Equity hedge funds also benefitted from strong sector-specific returns. The HFRI EH: Technology Index climbed +6.0%, while the HFRI EH: Fundamental Growth Index gained +4.7%. Fundamental Value and Quantitative Directional strategies delivered +4.2% and +3.9%, respectively.

The HFRI Multi-Manager/Pod Shop Index, which tracks diversified multi-manager platforms, rose +1.0%, supported by contributions from equity, event-driven, and crypto allocations.

Despite rising interest rates linked to fiscal uncertainty in the US, Relative Value Arbitrage strategies posted modest gains. The HFRI RV (Total) Index added +0.9%, led by the FI: Corporate Index (+1.3%) and RV: Multi-Strategy Index (+1.2%).

Macro strategies, by contrast, delivered mixed results. The HFRI Macro (Total) Index fell -1.0%, with systematic strategies under pressure: the Macro: Systematic Diversified Index declined -1.8%, while currency and discretionary thematic macro strategies each edged up +0.2%.

As volatility subsided from April’s spike, hedge fund performance dispersion narrowed. In May, the top decile of HFRI FWC constituents returned +10.6%, while the bottom decile lost -4.6%, a 15.2 percentage point gap — down from April’s 17-point spread. Approximately 70% of hedge funds posted positive returns during the month.

However, long volatility and tail risk strategies gave back some of their April gains.

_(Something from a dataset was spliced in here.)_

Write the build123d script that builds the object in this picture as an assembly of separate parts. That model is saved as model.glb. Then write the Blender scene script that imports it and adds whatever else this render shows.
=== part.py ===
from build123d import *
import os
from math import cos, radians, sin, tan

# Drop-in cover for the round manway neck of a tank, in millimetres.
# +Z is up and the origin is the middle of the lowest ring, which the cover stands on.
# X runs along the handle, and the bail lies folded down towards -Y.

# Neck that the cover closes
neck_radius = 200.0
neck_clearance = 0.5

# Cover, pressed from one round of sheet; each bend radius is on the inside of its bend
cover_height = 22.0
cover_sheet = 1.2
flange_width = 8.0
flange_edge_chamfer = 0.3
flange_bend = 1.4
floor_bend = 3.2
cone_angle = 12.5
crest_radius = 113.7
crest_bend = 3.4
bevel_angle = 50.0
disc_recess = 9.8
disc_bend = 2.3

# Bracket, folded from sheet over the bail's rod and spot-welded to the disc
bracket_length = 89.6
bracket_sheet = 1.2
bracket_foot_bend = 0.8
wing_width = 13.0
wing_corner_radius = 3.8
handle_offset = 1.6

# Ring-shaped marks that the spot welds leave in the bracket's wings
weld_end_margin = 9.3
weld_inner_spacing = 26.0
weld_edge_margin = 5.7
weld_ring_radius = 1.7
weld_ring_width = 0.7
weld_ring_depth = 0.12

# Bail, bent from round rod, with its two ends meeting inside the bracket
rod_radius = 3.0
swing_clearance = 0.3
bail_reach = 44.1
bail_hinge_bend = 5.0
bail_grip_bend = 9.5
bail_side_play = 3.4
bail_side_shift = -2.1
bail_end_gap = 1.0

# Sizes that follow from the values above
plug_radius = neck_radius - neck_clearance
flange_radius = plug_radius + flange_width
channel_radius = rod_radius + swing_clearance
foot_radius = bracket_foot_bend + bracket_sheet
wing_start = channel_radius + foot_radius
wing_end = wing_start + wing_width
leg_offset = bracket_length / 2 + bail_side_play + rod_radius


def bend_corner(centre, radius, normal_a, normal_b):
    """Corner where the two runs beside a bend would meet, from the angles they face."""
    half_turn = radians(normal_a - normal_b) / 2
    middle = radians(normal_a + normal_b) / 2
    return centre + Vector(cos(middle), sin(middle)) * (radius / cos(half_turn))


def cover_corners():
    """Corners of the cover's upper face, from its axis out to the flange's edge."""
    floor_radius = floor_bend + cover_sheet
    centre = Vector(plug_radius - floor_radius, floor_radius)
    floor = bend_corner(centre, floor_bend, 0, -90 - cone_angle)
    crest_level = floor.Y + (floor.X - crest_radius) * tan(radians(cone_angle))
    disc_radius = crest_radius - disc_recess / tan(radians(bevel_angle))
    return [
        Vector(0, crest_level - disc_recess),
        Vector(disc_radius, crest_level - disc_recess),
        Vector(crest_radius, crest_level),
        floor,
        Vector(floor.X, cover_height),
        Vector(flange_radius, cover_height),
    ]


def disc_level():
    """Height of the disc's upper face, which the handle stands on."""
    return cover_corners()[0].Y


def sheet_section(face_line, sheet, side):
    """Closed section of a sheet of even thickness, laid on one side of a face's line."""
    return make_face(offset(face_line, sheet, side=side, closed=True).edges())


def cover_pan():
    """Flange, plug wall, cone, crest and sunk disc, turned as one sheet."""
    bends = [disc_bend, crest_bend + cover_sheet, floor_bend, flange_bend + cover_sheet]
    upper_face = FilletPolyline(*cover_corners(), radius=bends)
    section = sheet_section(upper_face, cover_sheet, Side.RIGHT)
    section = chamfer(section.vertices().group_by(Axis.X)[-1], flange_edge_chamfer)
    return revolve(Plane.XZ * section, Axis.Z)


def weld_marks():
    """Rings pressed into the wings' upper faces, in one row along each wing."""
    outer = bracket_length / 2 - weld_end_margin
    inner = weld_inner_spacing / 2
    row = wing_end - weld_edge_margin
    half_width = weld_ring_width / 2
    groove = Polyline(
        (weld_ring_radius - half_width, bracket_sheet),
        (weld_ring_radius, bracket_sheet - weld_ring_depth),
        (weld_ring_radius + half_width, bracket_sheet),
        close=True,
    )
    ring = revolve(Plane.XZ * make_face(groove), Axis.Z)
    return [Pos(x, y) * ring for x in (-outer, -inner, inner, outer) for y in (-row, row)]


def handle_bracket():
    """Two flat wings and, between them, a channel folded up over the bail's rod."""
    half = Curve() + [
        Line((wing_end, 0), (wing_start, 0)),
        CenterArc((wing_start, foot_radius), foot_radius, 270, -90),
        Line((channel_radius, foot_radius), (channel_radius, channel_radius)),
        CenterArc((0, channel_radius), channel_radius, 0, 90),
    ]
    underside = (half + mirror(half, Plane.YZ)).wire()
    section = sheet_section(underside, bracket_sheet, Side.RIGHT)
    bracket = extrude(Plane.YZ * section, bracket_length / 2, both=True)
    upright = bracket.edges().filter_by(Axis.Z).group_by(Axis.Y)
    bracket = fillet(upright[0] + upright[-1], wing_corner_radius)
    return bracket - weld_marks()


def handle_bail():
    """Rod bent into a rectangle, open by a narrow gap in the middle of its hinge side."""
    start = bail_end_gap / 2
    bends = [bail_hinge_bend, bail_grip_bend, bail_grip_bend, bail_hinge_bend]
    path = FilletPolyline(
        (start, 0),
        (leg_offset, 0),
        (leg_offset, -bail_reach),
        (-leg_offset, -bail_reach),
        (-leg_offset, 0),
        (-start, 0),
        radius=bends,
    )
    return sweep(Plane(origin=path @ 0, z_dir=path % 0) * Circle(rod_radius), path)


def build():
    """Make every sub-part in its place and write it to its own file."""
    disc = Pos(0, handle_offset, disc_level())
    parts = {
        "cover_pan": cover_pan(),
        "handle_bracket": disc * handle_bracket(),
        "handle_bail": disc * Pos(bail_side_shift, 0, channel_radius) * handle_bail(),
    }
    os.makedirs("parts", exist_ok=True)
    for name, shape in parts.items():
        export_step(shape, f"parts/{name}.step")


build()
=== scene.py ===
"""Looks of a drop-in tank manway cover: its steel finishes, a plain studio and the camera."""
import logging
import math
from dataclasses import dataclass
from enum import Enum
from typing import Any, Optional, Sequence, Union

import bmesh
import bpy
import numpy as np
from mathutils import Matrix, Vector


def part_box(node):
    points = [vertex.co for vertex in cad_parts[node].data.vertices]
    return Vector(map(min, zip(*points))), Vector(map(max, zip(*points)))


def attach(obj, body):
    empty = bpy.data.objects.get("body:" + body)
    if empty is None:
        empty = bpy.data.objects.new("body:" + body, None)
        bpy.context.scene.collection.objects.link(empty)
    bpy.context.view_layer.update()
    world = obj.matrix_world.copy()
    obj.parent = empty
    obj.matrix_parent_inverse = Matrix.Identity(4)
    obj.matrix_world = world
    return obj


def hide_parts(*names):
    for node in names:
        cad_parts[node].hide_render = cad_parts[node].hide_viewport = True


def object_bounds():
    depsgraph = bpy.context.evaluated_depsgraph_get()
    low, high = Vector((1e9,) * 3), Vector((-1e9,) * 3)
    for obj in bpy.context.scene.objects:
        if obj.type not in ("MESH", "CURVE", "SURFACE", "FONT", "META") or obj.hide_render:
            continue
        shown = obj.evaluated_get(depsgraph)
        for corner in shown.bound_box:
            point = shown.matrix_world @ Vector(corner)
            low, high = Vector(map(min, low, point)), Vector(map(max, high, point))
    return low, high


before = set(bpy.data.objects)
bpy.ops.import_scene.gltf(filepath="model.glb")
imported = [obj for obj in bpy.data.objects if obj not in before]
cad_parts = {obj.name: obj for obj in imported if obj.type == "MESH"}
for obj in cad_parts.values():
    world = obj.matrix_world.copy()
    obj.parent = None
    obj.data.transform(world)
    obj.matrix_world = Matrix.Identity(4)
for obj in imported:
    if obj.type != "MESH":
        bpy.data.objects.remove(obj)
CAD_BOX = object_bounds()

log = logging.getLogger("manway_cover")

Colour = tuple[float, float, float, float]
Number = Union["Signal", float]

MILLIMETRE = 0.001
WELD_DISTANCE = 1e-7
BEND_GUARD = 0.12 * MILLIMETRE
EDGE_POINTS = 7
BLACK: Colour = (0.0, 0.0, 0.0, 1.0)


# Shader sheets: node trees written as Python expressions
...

The newly launched HFRI Long Volatility Index dropped -2.5%, following a +4.7% surge the prior month.

While geopolitical and inflation concerns have eased somewhat from 2024 levels, Heinz cautioned that new sources of uncertainty — including US fiscal policy, government borrowing, and military tensions — are keeping funds tactically positioned for fast-moving market developments.

“Institutional investors seeking to navigate this shifting landscape are increasingly looking to strategies that have demonstrated resilience and adaptability,” Heinz added. “This is likely to drive allocation flows and industry growth into the second half of 2025.”